In 2013, a chance encounter with the founder of Music for Hope at an activist event in Manchester gave Andrew's research a new direction. He was inspired by the project which taught music to young people and children in El Salvador as part of a community-based cultural counter-violence strategy. He volunteered and visited the teachers and participants in El Salvador that year. Since then, he has continued working with the organization, visiting as and when he can, and helped in its conversion from an NGO to a registered charity in 2016. He is now a trustee of the charity and is currently working on a documentary history of the project, looking to understand how it has developed and what impact it has had and continues to have on the lives of the participants.
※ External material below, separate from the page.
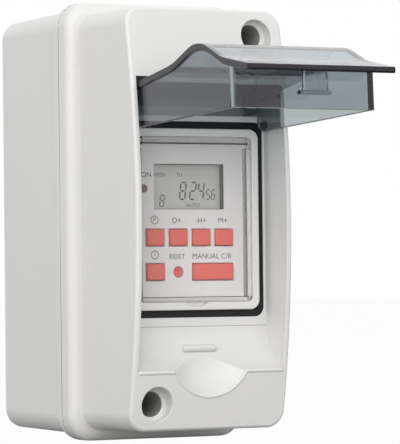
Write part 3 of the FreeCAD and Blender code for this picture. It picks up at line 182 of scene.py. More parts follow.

As part of that work, he has filmed short documentaries and facilitated storytelling and song-writing workshops with the young participants, returning subsequently to record and produce the songs that were written in an album: Historias cantadas siempre vivirán (Stories that are Sung, Live Forever). This work has entered a new phase with the teachers and young musicians drawing from and conserving their cultural and historical heritage as they continue to write and record new songs.
Conference Presentation—Seeing Idolatry: Devotion, Divergence, and Dogma in the Latin American Colonial and Postcolonial Experience
In October 2019, a Pan-Amazonian synod was held in Rome, and the ceremony of dedication to St. Francis took place in the Vatican gardens. With Pope Francis and cardinals present and seated, delegates (who included a Franciscan friar) sang and danced around a circular cloth embroidered with images representative of the Amazon and spread out on the ground. On top of the cloth were placed various objects and--considered most controversial--a carving of naked male with an erect phallus and two carved wooden figurines of a pregnant, naked, earth-mother that a delegate referred to as "Nuestra Señora de la Amazonia" (Our Lady of the Amazon) but to whom Pope Francis and Vatican representatives later referred to as "Pachamama." After dancing, the delegates bowed down before the objects. The "Pachamamas" were ceremonially processed into St. Peter’s Basilica, then installed in a side altar of the Basilica of Santa Maria in Traspontina, and all of these ceremonies (the dedication and installation) were filmed and distributed on the internet. After watching these ceremonies, two Austrian Catholics flew to Rome, removed the statues from the Basilica and threw them into the Tiber River. The polemic that both the ceremony and subsequent act of iconoclasm generated was vitriolic. The bishop emeritus of Marajó, José Luis Azcona Hermoso, for example, condemned the association of "Pachamama" with the Virgin Mary as "a lie" and "scandalous demonic sacrilege," and Bishop Athanasius Schneider of Astana, Kazakhstan, hailed the Austrian iconoclasts as "new Maccabees" and the Pachamama statues as "the new Golden Calf." Pope Francis, meanwhile, apologized for any offense caused by the Austrian men’s actions.
The association of the Virgin Mary with Pachamama is not new, however, nor are the discourses that extol the virtues of syncretic practices leading indigenous Americans towards salvation, or which condemn them as diabolical usurpations of the truth causing the damnation of all those who practice them. During the colonial period (16th-18th centuries), rites considered harmless or even beneficial cultural practices by some clergy were condemned by others as sinister, demonic idolatry. At the same time, the very process of evangelization gave rise to new meanings, concepts, and even entities. Devotions to Mary were no exception. This paper will consider aspects of these colonial devotions and the challenges they posed before returning to the polemic of the Pan-Amazonian Synod which will be reconsidered in the light of this analysis, raising questions about the discourse of idolatry and the implications of dogmatic claims of universal truth linked to very specific understandings of doctrine.